The persistence of nonrational social norms

Very concrete examples of persistent nonrational social norms can be found in consumer science.

For years, we received medical advice on fats and salt that had little scientific backing. Yesterday, an article appeared showing Medical benefits of dental floss unproven.

I had had my suspicions about the fat and salt though I did lean toward reducing intake, but the lack of evidence for dental floss surprised me.

Imagine tens of thousands of hygienists and dentists repeating the advice to floss over all those years. Dental floss is a multi-billion dollar industry.

I don’t blame hygienists or dentists. They were faithfully doing what they were taught—transmitting a social norm that seemed to be science-based (but was not).

That’s how societies hold together. Common beliefs and norms are typically transmitted by authority figures at the top. After the authority figures, come parents, news media, teachers, etc. in a long chain of transmission. Each in turn repeats what they have learned.

Could be about dental floss or it could be about keeping the sun in the sky by cutting out people’s hearts.

You can see something similar at an individual level. Much of human psychology is based on habits transmitted internally from one day to the next in long chains that sometimes can be traced back to infancy.

Much of what we think and feel is nothing more than habit transmitted faithfully from one moment to the next.

Psychological habits, like social conformity, work according to rules that we can understand in terms of reason but that often are not themselves reasonable.

Decision-making mental states

Pretty sure most of us have deep mental states wherein significant personal decisions are made.

I am thinking especially of significant psychological decisions, life decisions, and social decisions.

An example of such a deep state might be being drunk.

Some people make important decisions about themselves and others when they are drunk.

Often those decisions are dark, even immoral.
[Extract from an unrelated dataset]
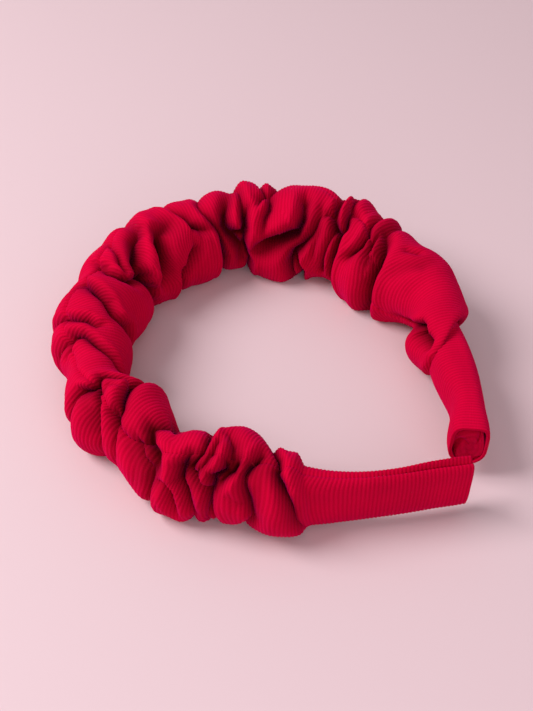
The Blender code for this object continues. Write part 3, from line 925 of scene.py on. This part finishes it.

And often the drinker forgets making them though the decisions remain in effect.

In subsequent days, those decisions may seem to be obvious truths, not conclusions they reached while drunk.
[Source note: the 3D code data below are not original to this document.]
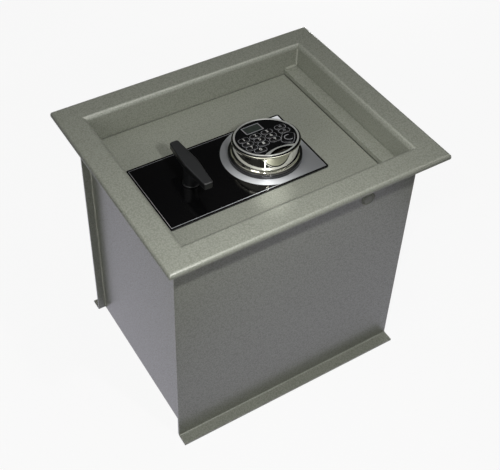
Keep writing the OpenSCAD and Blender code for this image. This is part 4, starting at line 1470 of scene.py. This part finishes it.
@dataclass
class Keypad:
    """The round keypad: base, drum, bezel, face film, keys and display.

    Attributes:
        tilt_deg: how far the face leans, high at the front.
        rise: the face's middle above the door.
        turned_steps: chords round its turned pieces.
        skirt_bore: radius of the base's bore.
        skirt_floor: thickness of the base's floor.
        skirt_edges: rounding of its lower and upper edge.
        cell: the battery cells' section.
        cells_deg: the direction of the battery cells.
        drum_edge: rounding of the drum's edges.
        drum_r: radius of the drum's upright wall.
        flare_out: how far its foot swells.
        flare_h: the height of that swell.
        flare_cuts: how many times the wall is cut there.
        flare_find: what counts as the wall: how far points and faces may lie inside drum_r, and
            how squarely a face has to look outwards.
        bezel_r: outer radius of the bezel's bead.
        ring_r: outer radius of its light top ring.
        bezel_steps: chords round the bezel.
        bezel_t: its thickness.
        bezel_round: rounding of the light ring's outer edge.
        round_steps: chords in that rounding.
        inner_bevel: bevel of its inner edge.
        inner_rim: least width of the light ring inside the hollow.
        bead_r: inner radius of the bead.
        bead_down: the bead's crest under the top.
        bead_foot: bevel of the bead's lower edge.
        bead_belly: height and rounding of its widest part.
        bead_crest: rounding of its crest, outside and inside, as shares of its width.
        groove_down: the groove's floor under the bead's crest.
        groove_top: the upper edge of the groove's wall, black as painted shade, under the top.
        groove_wall: how far that wall stands out of the light ring and reaches into it.
        groove_rounds: rounding of the wall's foot and of its upper edge.
        face_r: radius of the bezel's opening.
        shelf_r: inner radius of the ledge under the face.
        shelf_down: the ledge's depth under the bezel's top.
        sink: the face film's depth under the bezel's top.
        bite_at: centre of the arc that widens the bezel's front.
        bite_r: radius of that arc.
        hollow_at: centre of the arc over the finger hollow.
        hollow_r: radius of that arc.
        hollow_depth: its depth.
        hollow_slope: width of its sloping side.
        hollow_steps: chords across it.
        hollow_over: how far over the bezel's underside its floor, dark with painted shade, may start.
        rim: width of the light ring outside the hollow.
        key_size: width and depth of a digit key.
        key_round: radius of its corners.
        key_top: a key's top over the bezel's top.
        key_low: a key's underside.
        key_edge: rounding of its top rim.
        columns: the columns' places across the face.
        rows: the rows' places up the face.
        zero_at: middle of the zero's key.
        zero_w: its width.
        enter_at: middle of the large key.
        enter_r: its radius.
        enter_rim_r: radius of its edge along the bezel, about the face's middle.
        enter_top: where its top is cut.
        enter_side_at: a point on its straight side.
        enter_side_deg: direction of that side.
        enter_steps: points of its outline.
        enter_smooth: how often the outline is smoothed.
        display_at: middle of the display.
        display_size: its width and depth.
        ink: thickness of the print.
        ink_sunk: how deep the print stands in the face film.
        ink_w: width of the keys' outlines.
        ink_gap: from a key to its outline.
        frame_over: how much larger than the display its frame is.
        frame_round: radius of the frame's corners.
        frame_w: width of the frame's line.
        figure_h: height of a figure.
        font_ratio: a font's size to the height of its figures.
        arc_sweep: radius, first and last direction and chords of the large key's mark.
        arc_w: width of its line.
        dot_sweep: the same of the ring on a function key, short of its closing chord.
        dot_w: width of its line.
    """

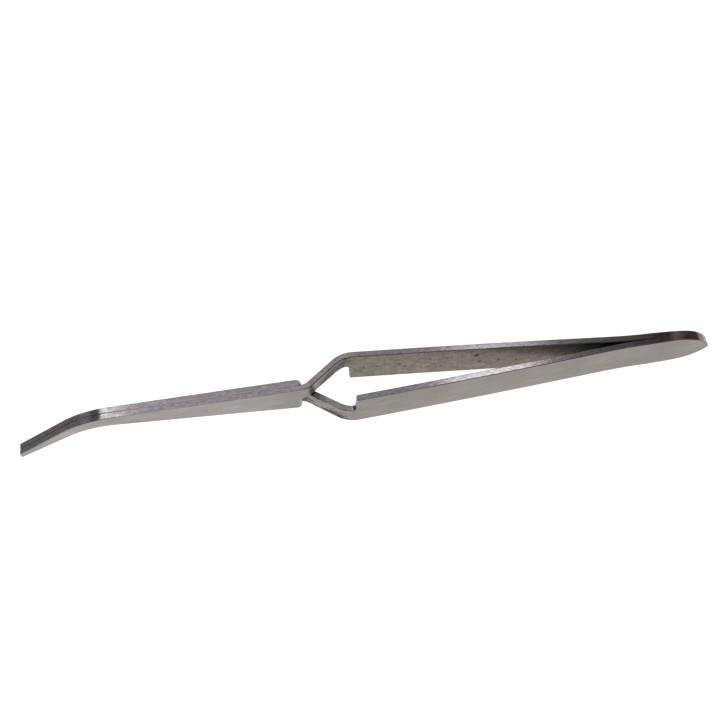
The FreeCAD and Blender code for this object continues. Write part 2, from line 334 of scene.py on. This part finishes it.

This sort of psychological alcoholism—depending on the drunk state for decision-making though not otherwise alcoholic—can be very destructive because it fosters self-deceit and bad decisions.

Dark plans occur while drunk that are capably acted on while sober and unconscious of them.

This is a very effective form of self-deceit and may even be selected evolutionarily due to that.

I know someone with a strong trait like this and several others with milder versions.

OK, so that’s one thing and if you look, there is a good chance you will know someone who does this. You may even do it yourself.

Now, the second thing is I suspect there are a lot of deep decision-making mental states, not just the drunk one.

Some of them are dark and bad like the drunk one. Some are good. Some are idealistic. Some moody, some effective. Some analytical.

If you can see the drunk one, you can probably see others.

It’s interesting that we seem to reserve some mental states for deep psychological positioning or repositioning.

And like all things human some of those states are used for good, some for bad.

Some are inherently bad for making decisions (being drunk, over-confident, etc.) and some are inherently good.